Ø     Optimize cache usage

Ø     Make better algorithm (asymptotic)

Ø     What?

v    Assertions (automatic error detection)

Ø     Detect bad inputs, NULLs etc.

Ø     Expensive “SanityCheck” functions

§        Check any invariant you can think of

§        If too expensive – only run occasionally

§        Catches many subtle errors

Ø     Create preconditions, post conditions of functions, & validate them.

Ø     You may still miss errors, that tests would catch

v    Semi-Formal analysis (also Cleanroom techniques).  “Semi-Formal”, since usually full formal proofs aren’t cost effective.

Ø     e.g.

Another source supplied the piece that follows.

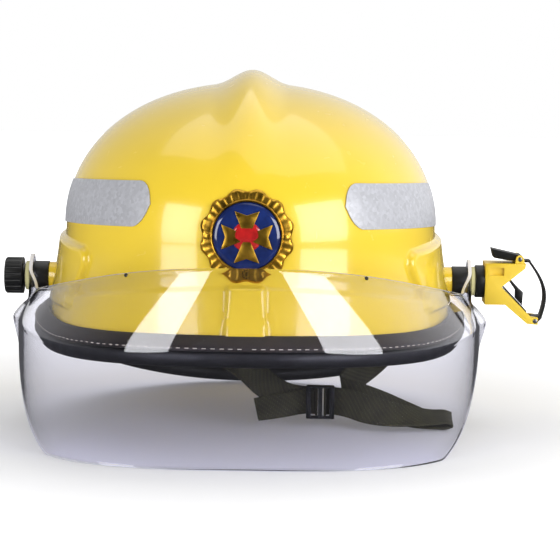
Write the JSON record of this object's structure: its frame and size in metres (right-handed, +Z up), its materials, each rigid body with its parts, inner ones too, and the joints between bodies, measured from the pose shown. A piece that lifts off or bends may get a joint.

NY Daily News replication logic/ debugging Jim’s Map Engine code

Ø     Analyze your code to prove correctness

§        Catches many subtle errors

§        You can actually prove correct, theoretically

§        Promotes better coding, to help you prove correct (if you’re code is very poorly structured, you’ll find it impossible to convince yourself that it’s correct

Ø     Leads to good assertions/sanity checks to make

v    Code reviews

Ø     e.g. with your partner

Ø     Even your mom works

Ø     Catches flaws in reasoning you might not get alone

v    Books on software engineering

Ø     Accessible & practical:

§        MS Press: Writing Solid Code, Code Complete, Rapid Application Development (except the silly insistence about talking about “rapid development” all the time).  OO Software Design by Betrand Meyer.

v    Designing test cases (black box testing)

Ø     Common cases

Ø     Boundary cases

Ø     Extremes: huge, tiny, sorted input for splay tree…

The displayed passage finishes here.